Brief: Repeat exactly the lines from the one containing "if shape.isNull() or" through the one containing "cad_parts[node].hide_render = cad_parts[node].hide_viewport", both lines included, please, without any other lines.
▶
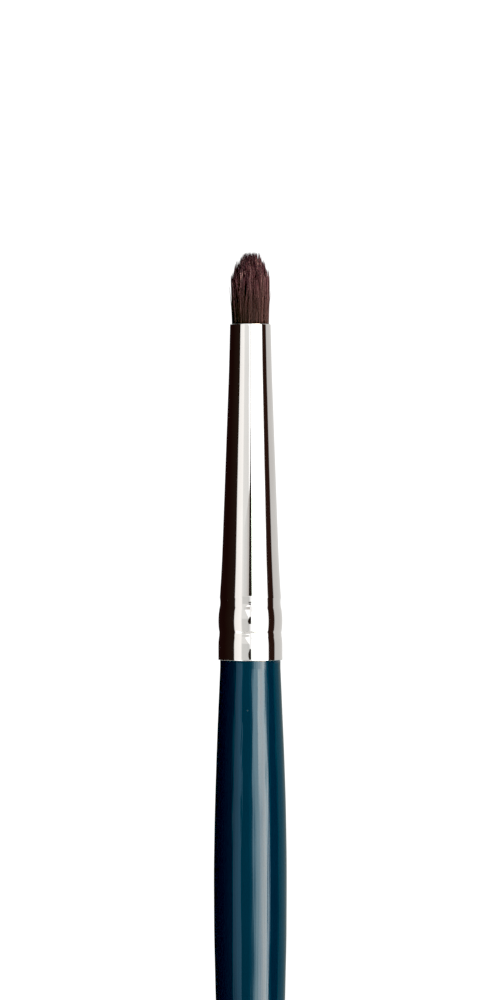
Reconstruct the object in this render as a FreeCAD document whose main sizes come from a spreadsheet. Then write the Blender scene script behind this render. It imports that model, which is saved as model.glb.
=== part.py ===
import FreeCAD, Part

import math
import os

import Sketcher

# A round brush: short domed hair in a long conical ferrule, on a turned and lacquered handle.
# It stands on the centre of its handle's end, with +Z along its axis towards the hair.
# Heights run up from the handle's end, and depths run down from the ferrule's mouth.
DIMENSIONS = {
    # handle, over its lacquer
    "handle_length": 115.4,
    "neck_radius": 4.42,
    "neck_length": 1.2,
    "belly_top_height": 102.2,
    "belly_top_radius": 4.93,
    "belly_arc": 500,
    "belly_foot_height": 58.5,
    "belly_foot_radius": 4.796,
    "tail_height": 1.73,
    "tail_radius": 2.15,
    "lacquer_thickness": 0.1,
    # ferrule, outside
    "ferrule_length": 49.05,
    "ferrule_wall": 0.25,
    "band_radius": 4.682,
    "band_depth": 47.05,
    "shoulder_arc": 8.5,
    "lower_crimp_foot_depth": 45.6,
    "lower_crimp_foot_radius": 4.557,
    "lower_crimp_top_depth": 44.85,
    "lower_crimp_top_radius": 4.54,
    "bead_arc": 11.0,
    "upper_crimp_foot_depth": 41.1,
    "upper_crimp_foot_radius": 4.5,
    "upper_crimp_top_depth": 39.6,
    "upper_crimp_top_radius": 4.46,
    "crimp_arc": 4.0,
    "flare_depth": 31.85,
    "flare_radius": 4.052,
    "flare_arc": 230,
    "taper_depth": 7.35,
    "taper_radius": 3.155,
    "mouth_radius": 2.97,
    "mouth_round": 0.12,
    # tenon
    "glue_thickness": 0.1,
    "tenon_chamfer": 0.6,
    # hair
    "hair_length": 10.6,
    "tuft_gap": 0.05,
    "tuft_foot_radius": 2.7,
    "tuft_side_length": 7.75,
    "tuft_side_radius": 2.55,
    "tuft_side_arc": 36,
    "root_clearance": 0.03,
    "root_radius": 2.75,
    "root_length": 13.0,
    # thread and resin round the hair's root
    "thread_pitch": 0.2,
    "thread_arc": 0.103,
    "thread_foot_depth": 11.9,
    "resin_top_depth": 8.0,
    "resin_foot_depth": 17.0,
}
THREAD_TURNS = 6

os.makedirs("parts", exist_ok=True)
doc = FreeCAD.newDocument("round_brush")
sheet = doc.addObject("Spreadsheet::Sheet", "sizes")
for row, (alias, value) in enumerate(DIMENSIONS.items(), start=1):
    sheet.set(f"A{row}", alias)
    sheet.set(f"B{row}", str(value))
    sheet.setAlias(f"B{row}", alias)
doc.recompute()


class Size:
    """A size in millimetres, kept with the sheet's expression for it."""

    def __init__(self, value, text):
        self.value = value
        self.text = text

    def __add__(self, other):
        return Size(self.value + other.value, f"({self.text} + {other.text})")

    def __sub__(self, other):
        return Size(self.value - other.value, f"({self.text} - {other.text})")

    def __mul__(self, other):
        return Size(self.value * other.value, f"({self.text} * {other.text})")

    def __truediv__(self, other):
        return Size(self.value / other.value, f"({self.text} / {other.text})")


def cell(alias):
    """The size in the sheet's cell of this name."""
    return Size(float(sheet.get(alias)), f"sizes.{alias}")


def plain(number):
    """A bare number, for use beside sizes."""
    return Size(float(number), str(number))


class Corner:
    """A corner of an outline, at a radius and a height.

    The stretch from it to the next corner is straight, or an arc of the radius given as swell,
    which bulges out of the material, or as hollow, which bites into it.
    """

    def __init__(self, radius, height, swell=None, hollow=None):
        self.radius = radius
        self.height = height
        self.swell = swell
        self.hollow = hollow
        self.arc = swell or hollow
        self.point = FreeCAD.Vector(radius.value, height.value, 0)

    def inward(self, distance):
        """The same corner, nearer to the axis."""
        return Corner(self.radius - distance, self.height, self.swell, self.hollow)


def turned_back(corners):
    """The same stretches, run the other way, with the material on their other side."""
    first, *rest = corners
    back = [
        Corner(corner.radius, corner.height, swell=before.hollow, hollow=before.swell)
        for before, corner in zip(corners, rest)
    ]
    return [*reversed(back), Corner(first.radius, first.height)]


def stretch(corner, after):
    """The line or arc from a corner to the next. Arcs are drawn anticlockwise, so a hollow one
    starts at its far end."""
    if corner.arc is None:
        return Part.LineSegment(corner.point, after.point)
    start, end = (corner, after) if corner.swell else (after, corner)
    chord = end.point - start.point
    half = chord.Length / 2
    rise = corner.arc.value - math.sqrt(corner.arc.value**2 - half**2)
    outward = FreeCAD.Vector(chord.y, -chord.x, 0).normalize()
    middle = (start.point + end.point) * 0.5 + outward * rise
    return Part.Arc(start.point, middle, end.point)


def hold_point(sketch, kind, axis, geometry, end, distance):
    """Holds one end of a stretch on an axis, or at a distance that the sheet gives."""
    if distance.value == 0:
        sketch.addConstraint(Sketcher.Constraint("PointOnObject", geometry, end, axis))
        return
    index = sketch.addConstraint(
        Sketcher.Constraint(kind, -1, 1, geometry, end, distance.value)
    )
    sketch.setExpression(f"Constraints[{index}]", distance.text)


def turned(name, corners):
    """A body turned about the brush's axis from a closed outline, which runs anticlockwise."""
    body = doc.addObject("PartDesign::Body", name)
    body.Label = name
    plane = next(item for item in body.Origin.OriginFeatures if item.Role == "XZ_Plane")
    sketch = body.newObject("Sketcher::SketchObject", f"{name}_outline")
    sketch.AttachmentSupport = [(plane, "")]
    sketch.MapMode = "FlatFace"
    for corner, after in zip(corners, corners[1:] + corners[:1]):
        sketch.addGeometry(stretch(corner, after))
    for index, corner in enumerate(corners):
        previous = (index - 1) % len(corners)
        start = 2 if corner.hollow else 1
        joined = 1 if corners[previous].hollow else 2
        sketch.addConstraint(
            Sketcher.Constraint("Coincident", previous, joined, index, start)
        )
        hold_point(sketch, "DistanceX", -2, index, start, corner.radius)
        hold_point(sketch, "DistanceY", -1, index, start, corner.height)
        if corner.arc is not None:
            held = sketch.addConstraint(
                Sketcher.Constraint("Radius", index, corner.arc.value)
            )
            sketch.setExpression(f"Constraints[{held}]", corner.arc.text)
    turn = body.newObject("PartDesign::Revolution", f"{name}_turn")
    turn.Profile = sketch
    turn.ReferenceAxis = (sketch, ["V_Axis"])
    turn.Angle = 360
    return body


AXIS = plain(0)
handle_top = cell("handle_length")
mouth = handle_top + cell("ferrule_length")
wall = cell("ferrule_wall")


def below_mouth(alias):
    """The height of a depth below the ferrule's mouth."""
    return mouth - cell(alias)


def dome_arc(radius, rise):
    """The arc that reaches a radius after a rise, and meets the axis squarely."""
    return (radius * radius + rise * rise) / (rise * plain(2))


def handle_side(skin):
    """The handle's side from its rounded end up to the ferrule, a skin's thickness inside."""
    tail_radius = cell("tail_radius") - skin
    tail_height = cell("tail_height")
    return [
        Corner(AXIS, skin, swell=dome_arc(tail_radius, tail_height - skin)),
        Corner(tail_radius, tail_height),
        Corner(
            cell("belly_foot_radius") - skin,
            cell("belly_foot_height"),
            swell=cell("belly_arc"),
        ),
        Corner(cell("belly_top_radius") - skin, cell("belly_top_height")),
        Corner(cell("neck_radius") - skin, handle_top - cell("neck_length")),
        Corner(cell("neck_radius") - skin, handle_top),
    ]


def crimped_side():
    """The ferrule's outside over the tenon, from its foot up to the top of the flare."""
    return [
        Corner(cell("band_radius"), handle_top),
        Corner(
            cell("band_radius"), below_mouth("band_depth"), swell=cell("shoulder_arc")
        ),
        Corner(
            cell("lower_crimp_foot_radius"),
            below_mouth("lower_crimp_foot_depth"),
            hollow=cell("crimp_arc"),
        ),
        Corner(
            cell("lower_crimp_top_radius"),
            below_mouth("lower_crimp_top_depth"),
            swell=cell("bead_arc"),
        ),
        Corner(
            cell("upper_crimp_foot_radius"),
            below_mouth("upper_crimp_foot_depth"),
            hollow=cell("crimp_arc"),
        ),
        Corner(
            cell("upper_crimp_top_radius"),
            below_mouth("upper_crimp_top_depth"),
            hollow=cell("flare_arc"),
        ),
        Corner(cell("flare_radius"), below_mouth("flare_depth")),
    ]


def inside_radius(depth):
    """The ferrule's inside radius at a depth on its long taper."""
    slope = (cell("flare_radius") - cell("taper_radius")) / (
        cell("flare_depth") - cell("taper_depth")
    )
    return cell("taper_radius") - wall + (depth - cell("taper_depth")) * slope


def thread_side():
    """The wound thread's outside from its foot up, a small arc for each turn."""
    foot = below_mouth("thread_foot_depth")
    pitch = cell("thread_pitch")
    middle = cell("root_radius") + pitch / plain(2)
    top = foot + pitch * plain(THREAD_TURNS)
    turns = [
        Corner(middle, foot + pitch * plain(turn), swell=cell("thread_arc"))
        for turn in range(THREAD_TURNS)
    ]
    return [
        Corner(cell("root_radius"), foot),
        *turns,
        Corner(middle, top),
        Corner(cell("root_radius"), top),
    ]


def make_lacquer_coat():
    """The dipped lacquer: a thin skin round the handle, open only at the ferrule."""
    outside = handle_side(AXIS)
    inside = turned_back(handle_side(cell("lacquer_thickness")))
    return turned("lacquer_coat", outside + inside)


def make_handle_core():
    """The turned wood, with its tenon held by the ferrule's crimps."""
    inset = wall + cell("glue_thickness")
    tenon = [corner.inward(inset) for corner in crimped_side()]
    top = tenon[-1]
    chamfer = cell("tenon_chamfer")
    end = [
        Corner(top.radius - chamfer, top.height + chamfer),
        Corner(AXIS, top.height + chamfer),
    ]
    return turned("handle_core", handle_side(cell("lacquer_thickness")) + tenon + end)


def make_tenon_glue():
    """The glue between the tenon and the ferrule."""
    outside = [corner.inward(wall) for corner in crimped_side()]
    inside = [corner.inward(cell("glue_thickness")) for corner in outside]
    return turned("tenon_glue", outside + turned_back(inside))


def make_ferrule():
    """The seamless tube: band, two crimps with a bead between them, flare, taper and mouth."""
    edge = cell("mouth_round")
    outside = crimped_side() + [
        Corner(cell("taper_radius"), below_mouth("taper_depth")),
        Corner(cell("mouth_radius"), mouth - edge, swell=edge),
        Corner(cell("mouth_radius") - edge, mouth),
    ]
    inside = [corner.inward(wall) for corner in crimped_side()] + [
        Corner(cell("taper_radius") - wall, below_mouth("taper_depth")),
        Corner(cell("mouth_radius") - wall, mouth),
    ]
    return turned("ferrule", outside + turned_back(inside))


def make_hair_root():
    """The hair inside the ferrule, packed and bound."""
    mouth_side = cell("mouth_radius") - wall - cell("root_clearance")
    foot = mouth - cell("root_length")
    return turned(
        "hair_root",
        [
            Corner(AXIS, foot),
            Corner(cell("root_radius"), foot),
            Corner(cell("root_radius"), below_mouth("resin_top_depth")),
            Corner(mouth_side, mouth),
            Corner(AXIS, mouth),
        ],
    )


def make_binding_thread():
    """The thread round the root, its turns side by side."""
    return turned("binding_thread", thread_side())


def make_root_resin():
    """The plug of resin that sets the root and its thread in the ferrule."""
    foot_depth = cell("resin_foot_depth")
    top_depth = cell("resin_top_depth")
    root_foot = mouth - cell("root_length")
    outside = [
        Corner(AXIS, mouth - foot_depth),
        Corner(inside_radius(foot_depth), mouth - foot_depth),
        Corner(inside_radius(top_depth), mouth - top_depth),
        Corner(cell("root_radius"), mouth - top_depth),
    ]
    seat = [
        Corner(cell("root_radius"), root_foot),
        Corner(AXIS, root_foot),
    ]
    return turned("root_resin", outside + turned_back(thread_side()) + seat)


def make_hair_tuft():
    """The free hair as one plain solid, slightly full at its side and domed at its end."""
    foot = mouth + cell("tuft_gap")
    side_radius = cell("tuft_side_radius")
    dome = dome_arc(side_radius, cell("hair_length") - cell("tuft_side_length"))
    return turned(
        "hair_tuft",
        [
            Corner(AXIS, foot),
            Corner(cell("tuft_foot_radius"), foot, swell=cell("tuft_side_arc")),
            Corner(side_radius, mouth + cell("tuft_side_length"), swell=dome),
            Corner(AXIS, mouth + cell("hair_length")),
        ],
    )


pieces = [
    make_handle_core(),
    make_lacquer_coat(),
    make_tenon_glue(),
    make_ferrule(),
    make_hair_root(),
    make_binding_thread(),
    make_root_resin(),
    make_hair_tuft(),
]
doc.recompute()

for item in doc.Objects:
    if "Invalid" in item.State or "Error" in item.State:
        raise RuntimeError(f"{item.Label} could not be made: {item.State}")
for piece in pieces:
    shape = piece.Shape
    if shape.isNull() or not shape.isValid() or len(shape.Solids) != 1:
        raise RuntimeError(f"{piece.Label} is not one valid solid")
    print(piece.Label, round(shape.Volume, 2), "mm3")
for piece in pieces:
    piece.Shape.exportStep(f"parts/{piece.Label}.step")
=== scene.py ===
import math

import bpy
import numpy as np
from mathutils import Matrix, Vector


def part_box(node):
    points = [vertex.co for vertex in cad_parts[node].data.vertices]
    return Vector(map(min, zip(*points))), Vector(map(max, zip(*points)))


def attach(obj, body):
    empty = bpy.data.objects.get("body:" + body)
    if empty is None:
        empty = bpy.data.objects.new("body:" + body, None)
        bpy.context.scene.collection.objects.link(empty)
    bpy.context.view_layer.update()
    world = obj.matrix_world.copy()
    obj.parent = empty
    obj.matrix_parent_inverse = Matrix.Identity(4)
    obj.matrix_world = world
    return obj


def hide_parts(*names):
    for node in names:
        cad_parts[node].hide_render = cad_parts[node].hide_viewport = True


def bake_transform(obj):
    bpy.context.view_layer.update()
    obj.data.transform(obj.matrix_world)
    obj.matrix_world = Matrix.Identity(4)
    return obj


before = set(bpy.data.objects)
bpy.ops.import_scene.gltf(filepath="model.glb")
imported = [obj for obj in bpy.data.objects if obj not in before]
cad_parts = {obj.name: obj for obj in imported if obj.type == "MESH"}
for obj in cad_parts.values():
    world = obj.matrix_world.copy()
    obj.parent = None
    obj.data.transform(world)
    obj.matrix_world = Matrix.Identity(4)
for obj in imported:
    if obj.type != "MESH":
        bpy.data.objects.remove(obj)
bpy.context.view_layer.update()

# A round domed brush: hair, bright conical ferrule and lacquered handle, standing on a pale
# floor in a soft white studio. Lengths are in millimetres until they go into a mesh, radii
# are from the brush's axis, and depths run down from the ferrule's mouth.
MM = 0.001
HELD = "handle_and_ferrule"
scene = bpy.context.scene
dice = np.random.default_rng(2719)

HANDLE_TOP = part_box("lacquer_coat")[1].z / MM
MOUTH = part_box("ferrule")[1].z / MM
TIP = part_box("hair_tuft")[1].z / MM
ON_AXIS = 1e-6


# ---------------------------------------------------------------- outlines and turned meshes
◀
Output for this task:
    if shape.isNull() or not shape.isValid() or len(shape.Solids) != 1:
        raise RuntimeError(f"{piece.Label} is not one valid solid")
    print(piece.Label, round(shape.Volume, 2), "mm3")
for piece in pieces:
    piece.Shape.exportStep(f"parts/{piece.Label}.step")
=== scene.py ===
import math

import bpy
import numpy as np
from mathutils import Matrix, Vector


def part_box(node):
    points = [vertex.co for vertex in cad_parts[node].data.vertices]
    return Vector(map(min, zip(*points))), Vector(map(max, zip(*points)))


def attach(obj, body):
    empty = bpy.data.objects.get("body:" + body)
    if empty is None:
        empty = bpy.data.objects.new("body:" + body, None)
        bpy.context.scene.collection.objects.link(empty)
    bpy.context.view_layer.update()
    world = obj.matrix_world.copy()
    obj.parent = empty
    obj.matrix_parent_inverse = Matrix.Identity(4)
    obj.matrix_world = world
    return obj


def hide_parts(*names):
    for node in names:
        cad_parts[node].hide_render = cad_parts[node].hide_viewport = True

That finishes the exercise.